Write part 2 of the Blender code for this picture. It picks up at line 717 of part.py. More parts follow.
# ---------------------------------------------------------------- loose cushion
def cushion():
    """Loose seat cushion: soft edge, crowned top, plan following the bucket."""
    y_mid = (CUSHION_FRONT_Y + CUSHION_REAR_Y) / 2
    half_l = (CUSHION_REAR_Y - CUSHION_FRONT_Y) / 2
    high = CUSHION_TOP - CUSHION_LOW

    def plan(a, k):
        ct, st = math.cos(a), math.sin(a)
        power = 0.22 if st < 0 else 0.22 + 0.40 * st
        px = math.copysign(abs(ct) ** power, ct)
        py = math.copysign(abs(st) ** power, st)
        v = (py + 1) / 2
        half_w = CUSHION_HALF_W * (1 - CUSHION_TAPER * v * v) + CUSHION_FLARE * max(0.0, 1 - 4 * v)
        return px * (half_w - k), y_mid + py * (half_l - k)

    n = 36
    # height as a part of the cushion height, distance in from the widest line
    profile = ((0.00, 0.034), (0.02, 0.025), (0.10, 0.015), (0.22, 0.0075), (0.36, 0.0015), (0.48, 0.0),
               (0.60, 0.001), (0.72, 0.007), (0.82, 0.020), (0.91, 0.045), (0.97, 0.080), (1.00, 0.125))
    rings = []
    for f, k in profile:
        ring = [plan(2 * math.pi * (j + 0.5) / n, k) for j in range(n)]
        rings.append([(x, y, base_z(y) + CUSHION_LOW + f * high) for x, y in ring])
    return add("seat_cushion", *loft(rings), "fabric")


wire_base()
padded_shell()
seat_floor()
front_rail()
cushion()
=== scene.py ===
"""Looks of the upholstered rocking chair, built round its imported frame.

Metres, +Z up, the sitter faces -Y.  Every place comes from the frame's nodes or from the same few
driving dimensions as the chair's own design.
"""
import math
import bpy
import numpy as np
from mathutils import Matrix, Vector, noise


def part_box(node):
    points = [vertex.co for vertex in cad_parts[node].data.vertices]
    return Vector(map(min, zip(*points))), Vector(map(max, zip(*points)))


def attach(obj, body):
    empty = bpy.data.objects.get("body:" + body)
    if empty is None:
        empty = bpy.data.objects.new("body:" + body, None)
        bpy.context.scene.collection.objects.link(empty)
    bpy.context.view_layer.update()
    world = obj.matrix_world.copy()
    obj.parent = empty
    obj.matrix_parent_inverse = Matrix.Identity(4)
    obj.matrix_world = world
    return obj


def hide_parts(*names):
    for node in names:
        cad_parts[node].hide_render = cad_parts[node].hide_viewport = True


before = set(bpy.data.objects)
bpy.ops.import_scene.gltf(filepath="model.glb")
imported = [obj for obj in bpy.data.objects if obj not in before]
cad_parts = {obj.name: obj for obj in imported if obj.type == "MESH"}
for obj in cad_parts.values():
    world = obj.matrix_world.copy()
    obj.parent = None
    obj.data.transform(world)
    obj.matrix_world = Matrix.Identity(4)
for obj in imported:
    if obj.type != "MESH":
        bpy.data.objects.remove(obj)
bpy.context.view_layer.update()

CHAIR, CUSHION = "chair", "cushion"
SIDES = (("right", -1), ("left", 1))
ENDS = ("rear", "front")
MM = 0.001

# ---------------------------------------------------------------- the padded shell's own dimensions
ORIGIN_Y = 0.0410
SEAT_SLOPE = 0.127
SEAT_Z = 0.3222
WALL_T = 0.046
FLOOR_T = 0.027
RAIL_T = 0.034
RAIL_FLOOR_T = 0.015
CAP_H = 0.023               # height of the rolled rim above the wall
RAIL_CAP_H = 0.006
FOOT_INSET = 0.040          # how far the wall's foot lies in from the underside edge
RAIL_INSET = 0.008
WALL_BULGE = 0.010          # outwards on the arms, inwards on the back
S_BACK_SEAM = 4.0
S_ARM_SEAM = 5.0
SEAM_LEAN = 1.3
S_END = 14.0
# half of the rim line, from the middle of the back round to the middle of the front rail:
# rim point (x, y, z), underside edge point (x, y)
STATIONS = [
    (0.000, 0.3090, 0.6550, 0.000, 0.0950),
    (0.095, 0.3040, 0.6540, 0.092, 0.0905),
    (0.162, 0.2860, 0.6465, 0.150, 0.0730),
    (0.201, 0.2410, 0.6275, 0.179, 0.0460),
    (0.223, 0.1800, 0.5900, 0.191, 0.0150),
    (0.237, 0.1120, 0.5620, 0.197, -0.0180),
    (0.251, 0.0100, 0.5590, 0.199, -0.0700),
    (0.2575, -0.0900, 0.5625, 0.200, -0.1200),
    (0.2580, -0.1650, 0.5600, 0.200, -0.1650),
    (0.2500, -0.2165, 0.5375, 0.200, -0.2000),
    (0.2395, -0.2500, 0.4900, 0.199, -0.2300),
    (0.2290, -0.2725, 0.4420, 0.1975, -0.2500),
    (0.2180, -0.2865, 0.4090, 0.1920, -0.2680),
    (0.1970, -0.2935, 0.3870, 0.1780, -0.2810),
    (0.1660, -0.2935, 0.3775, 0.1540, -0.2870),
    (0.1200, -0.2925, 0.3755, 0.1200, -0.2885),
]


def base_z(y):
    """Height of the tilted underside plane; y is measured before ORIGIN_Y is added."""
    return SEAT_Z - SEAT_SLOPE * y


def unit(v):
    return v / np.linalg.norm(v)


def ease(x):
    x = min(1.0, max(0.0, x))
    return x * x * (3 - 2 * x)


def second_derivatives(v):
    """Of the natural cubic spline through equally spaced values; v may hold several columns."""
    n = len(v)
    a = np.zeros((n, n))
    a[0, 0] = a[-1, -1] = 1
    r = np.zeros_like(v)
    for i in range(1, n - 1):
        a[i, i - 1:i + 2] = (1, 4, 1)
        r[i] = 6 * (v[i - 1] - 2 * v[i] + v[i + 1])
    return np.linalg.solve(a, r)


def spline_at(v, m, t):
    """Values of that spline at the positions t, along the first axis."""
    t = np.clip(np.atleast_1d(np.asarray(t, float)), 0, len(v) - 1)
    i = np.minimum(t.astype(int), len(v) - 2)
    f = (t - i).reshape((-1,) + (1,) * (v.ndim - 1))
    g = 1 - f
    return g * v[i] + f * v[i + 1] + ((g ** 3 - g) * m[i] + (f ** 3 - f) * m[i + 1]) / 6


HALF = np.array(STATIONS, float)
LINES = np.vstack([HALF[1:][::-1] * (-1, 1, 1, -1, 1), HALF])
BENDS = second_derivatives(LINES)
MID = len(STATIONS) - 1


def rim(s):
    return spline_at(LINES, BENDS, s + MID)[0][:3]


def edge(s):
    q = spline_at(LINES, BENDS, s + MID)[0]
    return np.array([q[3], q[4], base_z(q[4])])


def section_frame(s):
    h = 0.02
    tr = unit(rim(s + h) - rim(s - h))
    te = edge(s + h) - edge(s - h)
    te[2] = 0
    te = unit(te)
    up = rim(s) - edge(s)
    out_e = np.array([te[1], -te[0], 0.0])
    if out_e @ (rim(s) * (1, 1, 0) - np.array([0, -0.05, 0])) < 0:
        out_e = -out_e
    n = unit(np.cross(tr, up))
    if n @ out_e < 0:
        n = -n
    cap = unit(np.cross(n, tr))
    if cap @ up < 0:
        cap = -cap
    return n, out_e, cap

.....

■ Directive
From the line that contains "rings.append([(x, y, base_z(y)" through the line that contains "bpy.context.scene.collection.objects.link(empty)", reproduce every line exactly, both end lines included.

■ Task solution
        rings.append([(x, y, base_z(y) + CUSHION_LOW + f * high) for x, y in ring])
    return add("seat_cushion", *loft(rings), "fabric")


wire_base()
padded_shell()
seat_floor()
front_rail()
cushion()
=== scene.py ===
"""Looks of the upholstered rocking chair, built round its imported frame.

Metres, +Z up, the sitter faces -Y.  Every place comes from the frame's nodes or from the same few
driving dimensions as the chair's own design.
"""
import math
import bpy
import numpy as np
from mathutils import Matrix, Vector, noise


def part_box(node):
    points = [vertex.co for vertex in cad_parts[node].data.vertices]
    return Vector(map(min, zip(*points))), Vector(map(max, zip(*points)))


def attach(obj, body):
    empty = bpy.data.objects.get("body:" + body)
    if empty is None:
        empty = bpy.data.objects.new("body:" + body, None)
        bpy.context.scene.collection.objects.link(empty)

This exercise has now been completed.